Thursday, November 27, 2008

Adaptation or Abandoment?

Something that I’m finding interesting and picking up on more and more is the difference in language. Having grown up in a Christian family, I realize that a lot of my morals are based on what my parents taught me and how I was brought up. Growing up, my parents told me not to drink, do drugs, have sex, and use profanity. Swearing in my family was a definite no-no.
In high school, people knew that I didn’t party and that I didn’t swear. If you were to ask someone that I went to high school with about me, I would guarantee that they would say something about me being the “Christian girl” or the “goody two shoes.” I took pride in the fact that people knew what I stood for.

Coming to a different culture, I obviously encounter differences in language or even in meaning. Growing up with swearing not being allowed or looked at really negatively, I never would have dreamt to swear, especially not in front of a complete stranger. Each week, I help out with a Christian after school program called “Champions.” It runs from 2-5 pm on Thursday afternoons.

Today I was in charge of making the sandwiches (using three loaves of bread), cutting ten apples, cutting ten oranges, and making four bottles of juice. I had made Marmite sandwiches, which are disgusting, but I had to make them. The senior pastor’s son, Joshua, came up and grabbed a Marmite sandwich, and came up to me and said, “Why does this Marmite sandwich taste like ass?” I had to turn my head and ask him what he just said and he said it all over again.
I’m so blown away that profanity is acceptable here, even from a nine-year old, but in the States, in a Christian household it would be deemed unacceptable.

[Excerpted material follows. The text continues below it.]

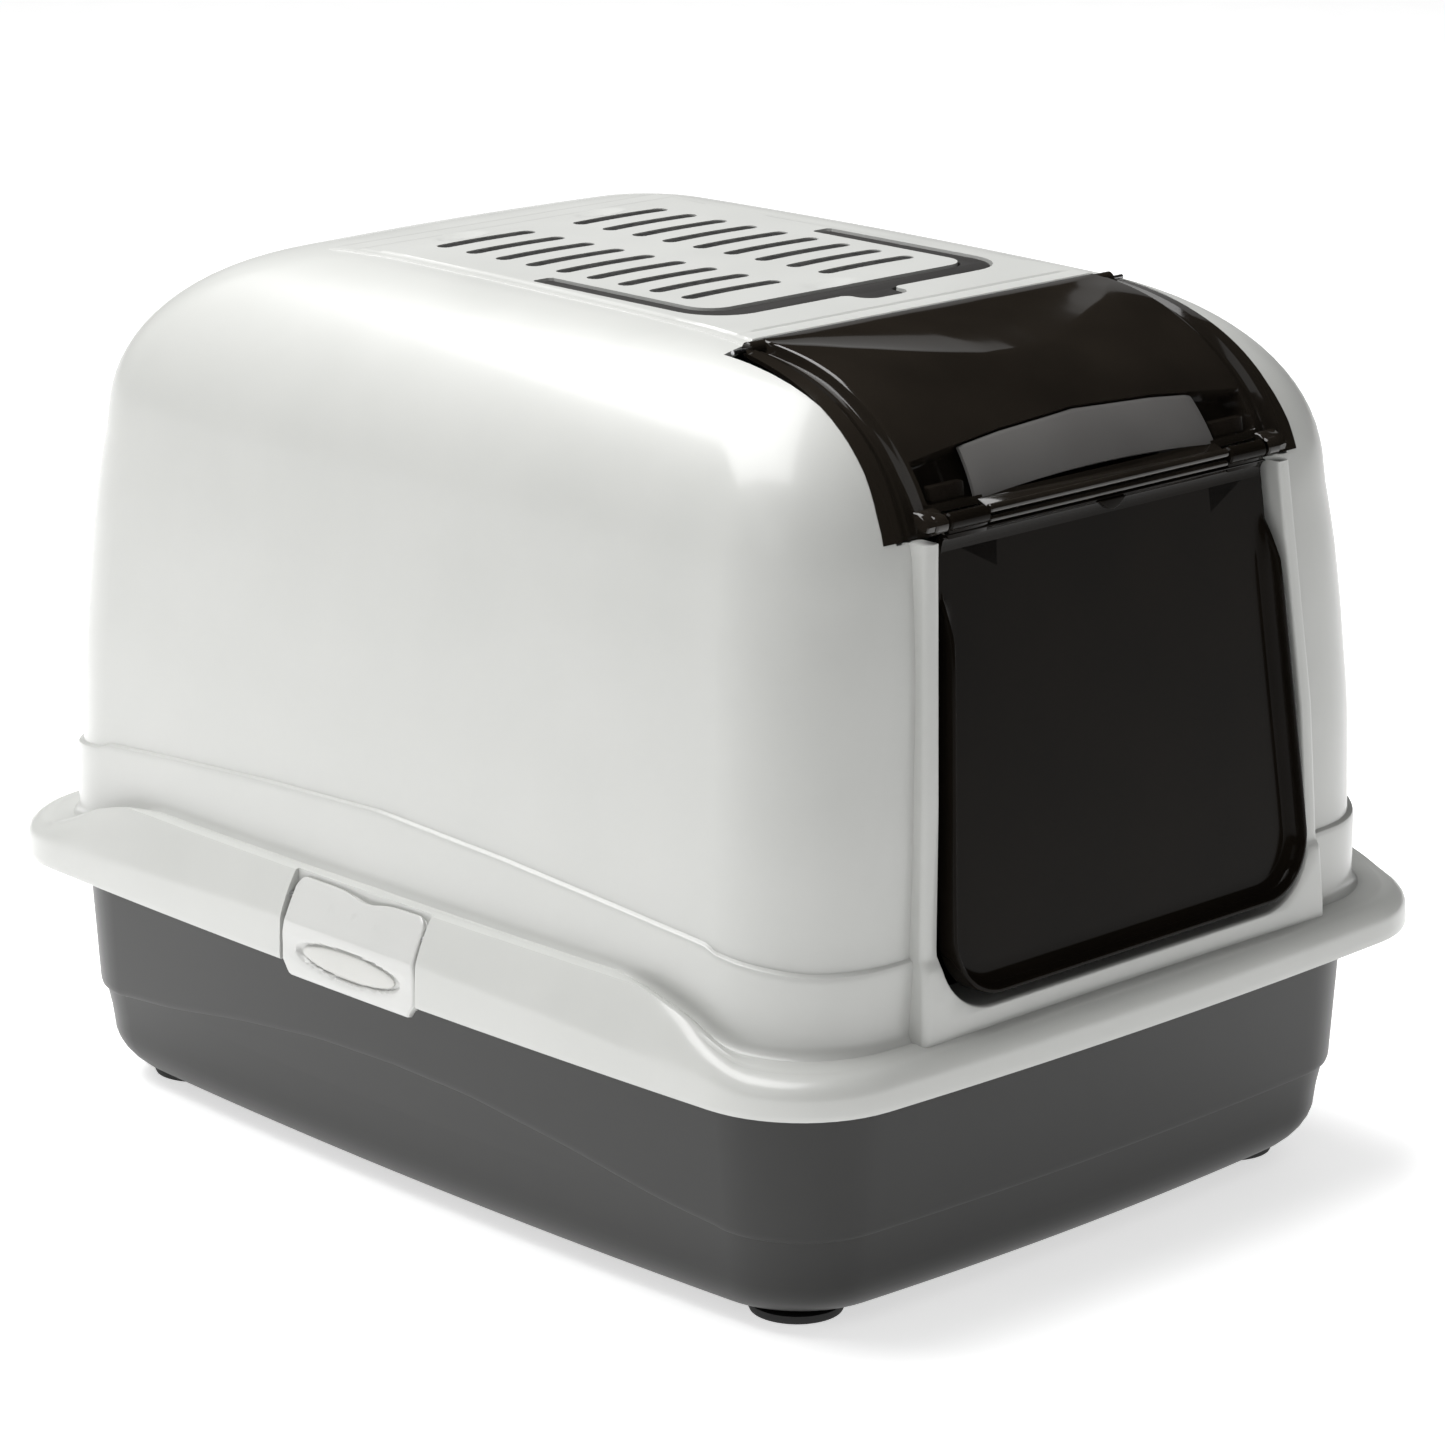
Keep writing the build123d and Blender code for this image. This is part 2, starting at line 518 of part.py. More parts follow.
carbon_filter = box(-pad_x, pad_x, holder_y0 + HOLDER_WALL + SEAT_GAP,
                    holder_y1 - HOLDER_WALL - SEAT_GAP,
                    holder_low + HOLDER_WALL + SEAT_GAP / 2, holder_top - SEAT_GAP / 2)


# ======================= carry handle ================================================
handle = extrude(Pos(0, 0, handle_low_z) * handle_plan(0), HANDLE_T)
handle_pins = {}
for side, word in ((-1, "left"), (1, "right")):
    x0, x1 = sorted((side * (HANDLE_W / 2 - HANDLE_PIN_IN), side * (pin_seat + HANDLE_PIN_OUT)))
    pin = rod_x(x0, x1, HANDLE_PIVOT_Y, handle_axis_z, HANDLE_PIN_R)
    handle = handle - rod_x(x0 - 0.5, x1 + 0.5, HANDLE_PIVOT_Y, handle_axis_z,
                            HANDLE_PIN_R + PIN_GAP)
    handle_pins[word] = pin
carry_handle = only_solid(handle)


# ======================= visor =======================================================
lower_edge_z = JAMB_TOP_Z + VISOR_GAP
visor_room = box(-VISOR_W / 2, VISOR_W / 2, -BIG, VISOR_AXIS_Y, lower_edge_z, BIG)
visor_room = visor_room - box(VISOR_KNUCKLE_W / 2, VISOR_W, opening_back_y - VISOR_GAP, 0,
                              lower_edge_z, BIG)
visor_room = visor_room - box(-VISOR_W, -VISOR_KNUCKLE_W / 2, opening_back_y - VISOR_GAP, 0,
                              lower_edge_z, BIG)
sheet_inner = hood_block(VISOR_T - SEAT_GAP, RIM_TOP_Z)
sheet = (hood_block(0, RIM_TOP_Z) - sheet_inner) & visor_room
raised_back_y = VISOR_AXIS_Y - VISOR_AXIS_DROP - VISOR_RAISE
raised_room = box(-VISOR_RAISE_W / 2, VISOR_RAISE_W / 2, -BIG, raised_back_y,
                  lower_edge_z, BIG)
raised = (hood_block(-VISOR_RAISE, RIM_TOP_Z) - sheet_inner) & raised_room
visor = sheet + raised

# the middle of the lower edge stops above the flap's swing
clear_z = FLAP_AXIS_Z + KNUCKLE_R + RAIL_CLEAR
ear_out = FLAP_KNUCKLE_OUT + END_PLAY + EAR_T
flap_bore_in = FLAP_KNUCKLE_OUT - FLAP_PIN_HALF - BLIND
flap_bore_out = ear_out - FLAP_PIN_SHORT + BLIND / 2
visor = visor - box(-ear_out, ear_out, -BIG, 0, lower_edge_z - 1, clear_z)

# finger pocket with the grip panel standing over it
pocket_top = POCKET_LOW_Z + POCKET_H
pocket_half = POCKET_W / 2
visor = visor - box(-pocket_half, pocket_half, -BIG, 0, POCKET_LOW_Z, pocket_top)
grip_room = box(-GRIP_W / 2, GRIP_W / 2, -BIG, 0,
                POCKET_LOW_Z + GRIP_LIFT, pocket_top + 1)
grip = (hood_block(-VISOR_RAISE, RIM_TOP_Z) - sheet_inner) & grip_room
pocket_floor = hood_block(POCKET_DEPTH, RIM_TOP_Z)
pocket_block = hood_block(ROOT, RIM_TOP_Z) - hood_block(POCKET_DEPTH + VISOR_T, RIM_TOP_Z)
pocket_block = pocket_block & box(-pocket_half - VISOR_T, pocket_half + VISOR_T, -BIG, 0,
                                  POCKET_LOW_Z - VISOR_T, pocket_top + VISOR_T)
pocket_hollow = hood_block(-5, RIM_TOP_Z) - pocket_floor
pocket_hollow = pocket_hollow & box(-pocket_half, pocket_half, -BIG, 0,
                                    POCKET_LOW_Z, pocket_top)
visor = visor + (pocket_block - pocket_hollow) + grip

# knuckle bar at the deck and hinge rail at the flap
knuckle_bar = rod_x(-VISOR_KNUCKLE_W / 2, VISOR_KNUCKLE_W / 2, VISOR_AXIS_Y, visor_axis_z,
                    VISOR_AXIS_DROP)
visor = visor + knuckle_bar
rail_half = FLAP_KNUCKLE_IN - END_PLAY
rail = rod_x(-rail_half, rail_half, FLAP_AXIS_Y, FLAP_AXIS_Z, KNUCKLE_R)
web_back_y = -LENGTH / 2 + WALL_TOP_INSET + WEB_REACH
web_profile = [
    (FLAP_AXIS_Y, FLAP_AXIS_Z + KNUCKLE_R / 2),
    (FLAP_AXIS_Y - 1, FLAP_AXIS_Z + KNUCKLE_R - 0.2),
    (web_back_y, clear_z + GRIP_LIFT),
    (web_back_y, clear_z),
]
visor = visor + rail + prism_x(web_profile, rail_half)
ear_webs = prism_x(web_profile, ear_out) - prism_x(web_profile, FLAP_KNUCKLE_OUT + END_PLAY)
visor = visor + ear_webs
for side in (-1, 1):
    ear_x0, ear_x1 = sorted((side * (FLAP_KNUCKLE_OUT + END_PLAY), side * ear_out))
    ear = rod_x(ear_x0, ear_x1, FLAP_AXIS_Y, FLAP_AXIS_Z, KNUCKLE_R)
    visor = visor + ear
    x0, x1 = sorted((side * flap_bore_in, side * flap_bore_out))
    visor = visor - rod_x(x0, x1, FLAP_AXIS_Y, FLAP_AXIS_Z, FLAP_PIN_R + PIN_GAP)
    x0, x1 = sorted((side * (VISOR_KNUCKLE_W / 2 - VISOR_PIN_IN - BLIND), side * VISOR_W / 2))
    visor = visor - rod_x(x0, x1, VISOR_AXIS_Y, visor_axis_z, VISOR_PIN_R + PIN_GAP)
visor = only_solid(visor)


# ======================= entrance flap ===============================================
lean = radians(FLAP_LEAN)
flap_plane = Plane(origin=(0, FLAP_AXIS_Y + FLAP_BACK, FLAP_AXIS_Z), x_dir=(1, 0, 0),
                   z_dir=(0, -cos(lean), sin(lean)))
flap_top_v = -(KNUCKLE_R + FLAP_BACK)
flap_low_v = (DOOR_SILL_Z + FLAP_SILL_GAP - FLAP_AXIS_Z) / cos(lean)
flap_rim_v = (FLAP_RIM_TOP_Z - FLAP_AXIS_Z) / cos(lean)
flap_low_half = DOOR_LOW_W / 2 - FLAP_GAP
flap_top_half = DOOR_TOP_W / 2 - FLAP_GAP


def flap_outline(inset, v_top):
    """Flap seen square on, with its v axis up the flap."""
    straight_v = flap_low_v + DOOR_R
    slope = (flap_low_half - flap_top_half) / (flap_top_v - straight_v)
    top_half = flap_low_half - slope * (v_top - straight_v) - inset
    low_half = flap_low_half - inset
    low_v = flap_low_v + inset
    face = make_face(Polyline(
        (-low_half, low_v), (low_half, low_v), (low_half, straight_v), (top_half, v_top),
        (-top_half, v_top), (-low_half, straight_v), close=True))
    return fillet(face.vertices().group_by(Axis.Y)[0], DOOR_R * DOOR_ROUND - inset)


plate = extrude(flap_plane * flap_outline(0, flap_top_v), -FLAP_T)
rim_ring = flap_outline(0, flap_rim_v) - flap_outline(FLAP_T, flap_rim_v + 1)
flap = plate + extrude(flap_plane * rim_ring, FLAP_RIM)
flap_pins = {}
for side, word in ((-1, "left"), (1, "right")):
    x0, x1 = sorted((side * FLAP_KNUCKLE_IN, side * FLAP_KNUCKLE_OUT))
    knuckle = rod_x(x0, x1, FLAP_AXIS_Y, FLAP_AXIS_Z, KNUCKLE_R)
    strap = box(x0, x1, FLAP_AXIS_Y - STRAP_FRONT, FLAP_AXIS_Y + STRAP_BACK,
                FLAP_AXIS_Z - STRAP_L, FLAP_AXIS_Z)
    flap = flap + knuckle + strap
    x0, x1 = sorted((side * flap_bore_in, side * flap_bore_out))
    flap = flap - rod_x(x0 - 0.5, x1 + 0.5, FLAP_AXIS_Y, FLAP_AXIS_Z, FLAP_PIN_R + PIN_GAP)
    x0, x1 = sorted((side * (FLAP_KNUCKLE_OUT - FLAP_PIN_HALF), side * (ear_out - FLAP_PIN_SHORT)))
    flap_pins[word] = rod_x(x0, x1, FLAP_AXIS_Y, FLAP_AXIS_Z, FLAP_PIN_R)
entrance_flap = only_solid(flap)

visor_pins = {}
for side, word in ((-1, "left"), (1, "right")):
    x0, x1 = sorted((side * (VISOR_KNUCKLE_W / 2 - VISOR_PIN_IN), side * (bearing_x1 - 2 * BLIND)))
    visor_pins[word] = rod_x(x0, x1, VISOR_AXIS_Y, visor_axis_z, VISOR_PIN_R)


# ======================= side clips ==================================================
face_x = WIDTH / 2
hook_top_z = RIM_Z - LIP_SHORT - SEAT_GAP
hook_in = LIP_INSET + LIP_T + ROOT
clip_profile = [
    (face_x, hook_top_z - HOOK_T),
    (face_x, CLIP_BEND_Z),
    (face_x - CLIP_LEAN, CLIP_TOP_Z),
    (face_x - CLIP_LEAN - CLIP_T, CLIP_TOP_Z - CLIP_STEP),
    (face_x - CLIP_T, CLIP_BEND_Z - CLIP_STEP),
    (face_x - CLIP_T, hook_top_z),
    (face_x - hook_in, hook_top_z),
    (face_x - hook_in, hook_top_z - HOOK_T),
]
clip = prism_y(clip_profile, -CLIP_W / 2, CLIP_W / 2)
pivot_x = face_x - CLIP_PIVOT_IN
clip = clip + rod_y(-CLIP_W / 2, CLIP_W / 2, pivot_x, CLIP_PIVOT_Z, CLIP_KNUCKLE_R)
inlay_z = (hook_top_z + CLIP_BEND_Z) / 2
inlay_plane = Plane(origin=(face_x - INLAY_T, 0, inlay_z), x_dir=(0, 1, 0), z_dir=(1, 0, 0))
oval_hole = extrude(inlay_plane * Ellipse(INLAY_L / 2, INLAY_H / 2), CLIP_T)
oval = Ellipse(INLAY_L / 2 - SEAT_GAP, INLAY_H / 2 - SEAT_GAP)
oval = extrude(inlay_plane * oval, INLAY_T - INLAY_SUNK)
clip = clip - oval_hole
clip_pin_solids = []
for end in (-1, 1):
    y0, y1 = sorted((end * (clip_half - CLIP_GAP - CLIP_PIN_L / 2),
                     end * (clip_half + CLIP_PIN_L / 2 - BLIND)))
    clip_pin_solids.append(rod_y(y0, y1, pivot_x, CLIP_PIVOT_Z, CLIP_PIN_R))
    clip = clip - rod_y(y0 - BLIND, y1 + BLIND, pivot_x, CLIP_PIVOT_Z, CLIP_PIN_R + PIN_GAP)
side_clip = only_solid(clip)


# ======================= write the parts =============================================
nodes = {
    "litter_tray": litter_tray,
    "tray_feet": Compound(children=tray_feet),
    "hood_shell": hood_shell,
    "filter_holder": filter_holder,
    "carbon_filter": carbon_filter,
    "carry_handle": carry_handle,
    "handle_pin_left": handle_pins["left"],
    "handle_pin_right": handle_pins["right"],
    "visor": visor,
    "visor_pin_left": visor_pins["left"],
    "visor_pin_right": visor_pins["right"],
    "entrance_flap": entrance_flap,
    "flap_pin_left": flap_pins["left"],
    "flap_pin_right": flap_pins["right"],
    "side_clip_right": side_clip,
    "side_clip_left": mirror_x(side_clip),
    "clip_inlay_right": oval,
    "clip_inlay_left": mirror_x(oval),
    "clip_pins_right": Compound(children=clip_pin_solids),
    "clip_pins_left": Compound(children=[mirror_x(pin) for pin in clip_pin_solids]),
}
for name, shape in nodes.items():
    export_step(shape, f"parts/{name}.step")
    print(name, round(shape.volume / 1000, 1), "cm3")
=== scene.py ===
import math
import bmesh
import bpy
import numpy as np
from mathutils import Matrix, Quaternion, Vector


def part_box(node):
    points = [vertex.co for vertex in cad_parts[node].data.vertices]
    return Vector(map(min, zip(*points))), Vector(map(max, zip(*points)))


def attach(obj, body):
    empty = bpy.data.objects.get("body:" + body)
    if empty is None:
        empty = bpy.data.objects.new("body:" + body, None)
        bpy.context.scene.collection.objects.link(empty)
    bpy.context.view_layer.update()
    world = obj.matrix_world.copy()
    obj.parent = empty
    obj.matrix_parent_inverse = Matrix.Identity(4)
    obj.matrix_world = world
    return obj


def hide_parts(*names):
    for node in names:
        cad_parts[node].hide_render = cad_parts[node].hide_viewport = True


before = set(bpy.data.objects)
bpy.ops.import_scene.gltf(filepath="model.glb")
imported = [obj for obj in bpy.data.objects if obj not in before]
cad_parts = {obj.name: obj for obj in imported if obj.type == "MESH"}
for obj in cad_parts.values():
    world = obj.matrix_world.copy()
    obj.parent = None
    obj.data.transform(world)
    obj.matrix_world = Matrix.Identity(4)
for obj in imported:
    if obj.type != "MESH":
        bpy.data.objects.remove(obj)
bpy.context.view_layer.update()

# ---- litter tray ------------------------------------------------------------------
# The deep tray that holds the litter: one injection moulding in charcoal polypropylene
# with a fine matt grain. Its wall steps in along a line that arches up over the middle of
# each long side, and a turned-down lip round its top carries the hood.
# Sizes are in millimetres; every mesh is made in metres.
WIDTH, LENGTH = 500.0, 650.0
SIDE_BULGE, END_BULGE = 9.0, 8.5
CORNER_R = 60.0
SIDE_LINES = np.array([0, 12, 24, 36, 46, 51, 55, 62, 72, 84, 96, 108, 120, 132, 144, 156,
                       168, 179, 189, 199, 208, 217, 226, 232.0])
SIDE_REACH = 232.0
SIDE_END_STEPS = 3
CORNER_STEPS = 14
END_STEPS = 30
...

Why is that? What’s changed from culture to culture? What makes things acceptable here that are unacceptable back home? How do I determine what’s right and wrong to me while I’m here. If I’m to adapt to the culture, does that mean that I should include profanity because they don’t think that it’s wrong at all? Where do we draw the line from adaptation or abandonment of all that we’ve come to know and make our own?